Some of these Christians immediately rush north to Rome, 125 miles away, to inform the Christians in the capital that Paul is on the way. The apostle and his company, meanwhile, spend a whole week at Puteoli before continuing their journey overland. Eighty miles later they come to Appian Forum, and, ten miles further, to Three Taverns; in both places they are met by Christians who had been forewarned of Paul’s coming by the Christians from Puteoli. They are all glad to see him, of course. They may be thinking of the epistle that he wrote them three years earlier from Corinth.

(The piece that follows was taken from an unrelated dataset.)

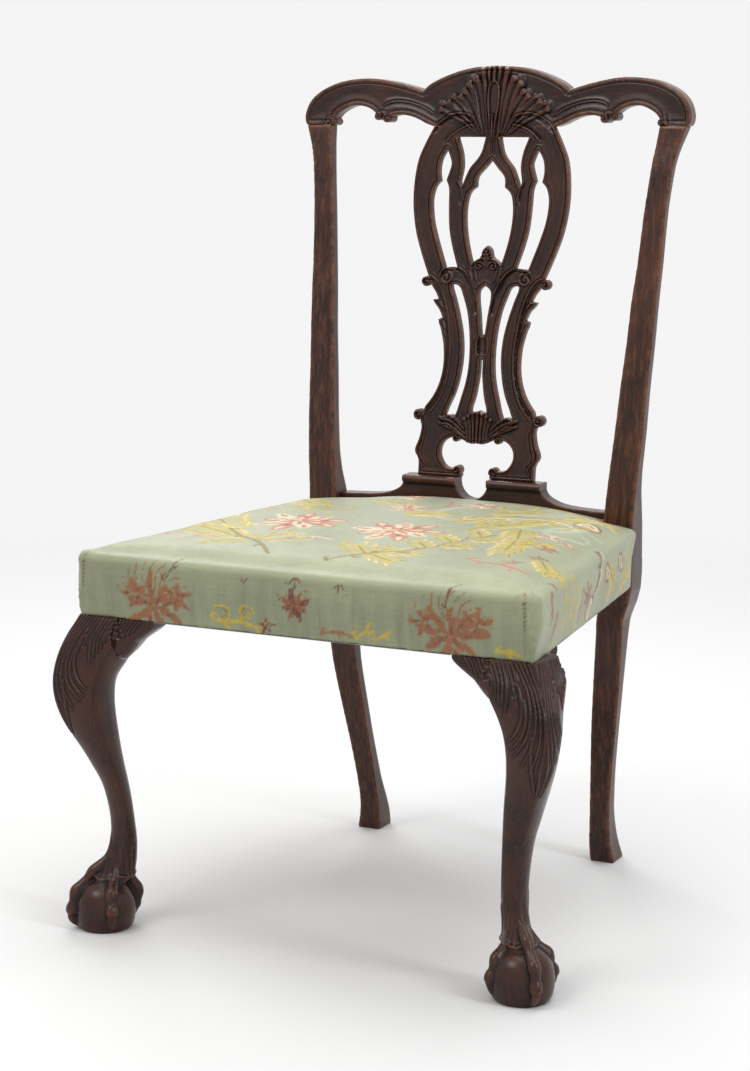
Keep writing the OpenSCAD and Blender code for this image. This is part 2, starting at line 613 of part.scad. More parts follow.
// Tenon on top of a back post, into the crest rail
module stile_tenon(gap) {
    x = stile_top_half - stile_top_w / 2;
    y = seat_depth + stile_rake + crest_t / 2;
    half_w = stile_top_w * stile_tenon_w_share / 2 + gap;
    half_t = crest_t * stile_tenon_t_share / 2 + gap;
    box(x - half_w, x + half_w, y - half_t, y + half_t, crest_joint_z - tenon_root(gap),
        crest_joint_z + stile_tenon_l + gap);
}
module rear_leg(side) {
    color("#3b2019") centred() sided(side) difference() {
        union() {
            skin([for (row = rear_rows) rear_ring(row)]);
            stile_tenon(0);
        }
        side_rail_rear_tenon(joint_gap);
        rear_rail_tenon(joint_gap);
    }
}

// Rails, each with its tenons. A tenon is drawn for the right-hand side.

tenon_z0 = seat_under_z + tenon_shoulder;
tenon_z1 = rail_top_z - tenon_shoulder;
front_tenon_y = rail_inset + tenon_set;
front_tenon_x = side_x(post_back_y, rail_inset) - tenon_wall;
side_tenon_y = front_tenon_y + tenon_t + tenon_web;
rear_tenon_y = rear_rail_y + tenon_set;
module front_rail_tenon(gap) {
    box(post_in_x - tenon_root(gap), front_tenon_x + gap, front_tenon_y - gap,
        front_tenon_y + tenon_t + gap, tenon_z0 - gap, tenon_z1 + gap);
}
module rear_rail_tenon(gap) {
    box(stile_in_x - tenon_root(gap), stile_in_x + stub_tenon_l + gap, rear_tenon_y - gap,
        rear_tenon_y + tenon_t + gap, tenon_z0 - gap, tenon_z1 + gap);
}
// A strip that follows the side of the seat, between two insets
module side_strip(y0, y1, inset0, inset1, z0, z1) {
    drawn_z(z0, z1) polygon([[side_x(y0, inset0), y0], [side_x(y1, inset0), y1],
        [side_x(y1, inset1), y1], [side_x(y0, inset1), y0]]);
}
module side_rail_front_tenon(gap) {
    side_strip(side_tenon_y - gap, post_back_y + tenon_root(gap), front_tenon_y - gap,
        front_tenon_y + tenon_t + gap, tenon_z0 - gap, tenon_z1 + gap);
}
module side_rail_rear_tenon(gap) {
    side_strip(seat_depth - tenon_root(gap), seat_depth + side_tenon_l + gap,
        front_tenon_y - gap, front_tenon_y + tenon_t + gap, tenon_z0 - gap, tenon_z1 + gap);
}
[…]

Second Kings 23: The royal sponsorship of the Deuteronomic Reform came to an end in the year 609. It happened in this way:
As the Prophet Nahum had foretold, the Assyrian capital of Nineveh fell to the Babylonians in 612, but a good part of the defeated army survived. Moving north to Haran, at the top of the Fertile Crescent, this remnant continued to hold out for three years, waiting desperately for help expected from Egypt.

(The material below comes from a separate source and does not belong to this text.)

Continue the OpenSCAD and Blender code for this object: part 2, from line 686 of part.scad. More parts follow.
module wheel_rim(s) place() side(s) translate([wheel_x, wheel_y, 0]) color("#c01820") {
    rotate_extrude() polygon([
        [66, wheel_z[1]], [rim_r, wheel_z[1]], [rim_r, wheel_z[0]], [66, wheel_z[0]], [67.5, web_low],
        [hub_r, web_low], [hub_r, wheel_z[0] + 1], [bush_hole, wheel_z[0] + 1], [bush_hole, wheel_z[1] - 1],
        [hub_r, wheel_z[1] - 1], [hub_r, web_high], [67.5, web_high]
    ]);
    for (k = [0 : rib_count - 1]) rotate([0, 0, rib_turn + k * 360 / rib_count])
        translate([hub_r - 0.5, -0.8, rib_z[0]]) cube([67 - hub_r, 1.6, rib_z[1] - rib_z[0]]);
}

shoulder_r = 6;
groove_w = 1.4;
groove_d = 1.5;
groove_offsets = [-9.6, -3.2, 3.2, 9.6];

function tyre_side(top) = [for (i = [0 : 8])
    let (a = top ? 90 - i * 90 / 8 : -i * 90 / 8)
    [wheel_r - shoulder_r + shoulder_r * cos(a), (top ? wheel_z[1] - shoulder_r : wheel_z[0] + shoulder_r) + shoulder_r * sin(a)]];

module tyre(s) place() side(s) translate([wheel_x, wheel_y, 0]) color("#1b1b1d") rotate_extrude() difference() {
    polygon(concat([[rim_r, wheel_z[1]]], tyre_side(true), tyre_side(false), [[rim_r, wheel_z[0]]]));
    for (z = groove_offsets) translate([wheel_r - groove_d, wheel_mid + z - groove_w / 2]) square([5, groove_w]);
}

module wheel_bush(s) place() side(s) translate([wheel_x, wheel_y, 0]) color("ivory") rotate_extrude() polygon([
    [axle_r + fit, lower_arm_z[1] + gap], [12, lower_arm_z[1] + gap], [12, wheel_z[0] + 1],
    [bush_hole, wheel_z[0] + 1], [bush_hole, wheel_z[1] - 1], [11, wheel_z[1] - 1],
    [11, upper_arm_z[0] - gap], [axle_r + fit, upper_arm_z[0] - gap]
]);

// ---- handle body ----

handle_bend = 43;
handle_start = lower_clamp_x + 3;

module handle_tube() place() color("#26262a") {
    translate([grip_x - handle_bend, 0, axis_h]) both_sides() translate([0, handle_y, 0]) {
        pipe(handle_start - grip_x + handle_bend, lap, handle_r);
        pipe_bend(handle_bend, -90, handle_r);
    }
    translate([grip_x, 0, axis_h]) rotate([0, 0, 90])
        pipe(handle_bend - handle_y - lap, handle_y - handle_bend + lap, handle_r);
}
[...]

In 609 Egypt’s new Pharaoh, Neco II, to whom it was obvious that his country’s advantage lay in stopping the rise of the Neo-Babylonian Empire, determined to go to the aid of those Assyrians. With some Greek mercenaries, Neco moved up into Palestine, planning to join the Assyrians at Carchemish on the Euphrates.
King Josiah of Judah, however, had ideas of his own. Knowing firsthand the evils of Assyria, he determined to throw in his lot with the Babylonians, so he led the army of Judah to meet Neco’s forces at the Megiddo pass. In the ensuing battle, the great Josiah was killed at age thirty-nine.
For Judah his passing was an unmitigated tragedy. The strong, devout Josiah was followed on the throne by a series of quislings, who governed an ever-diminishing nation until Jerusalem’s destruction in 587 B.C.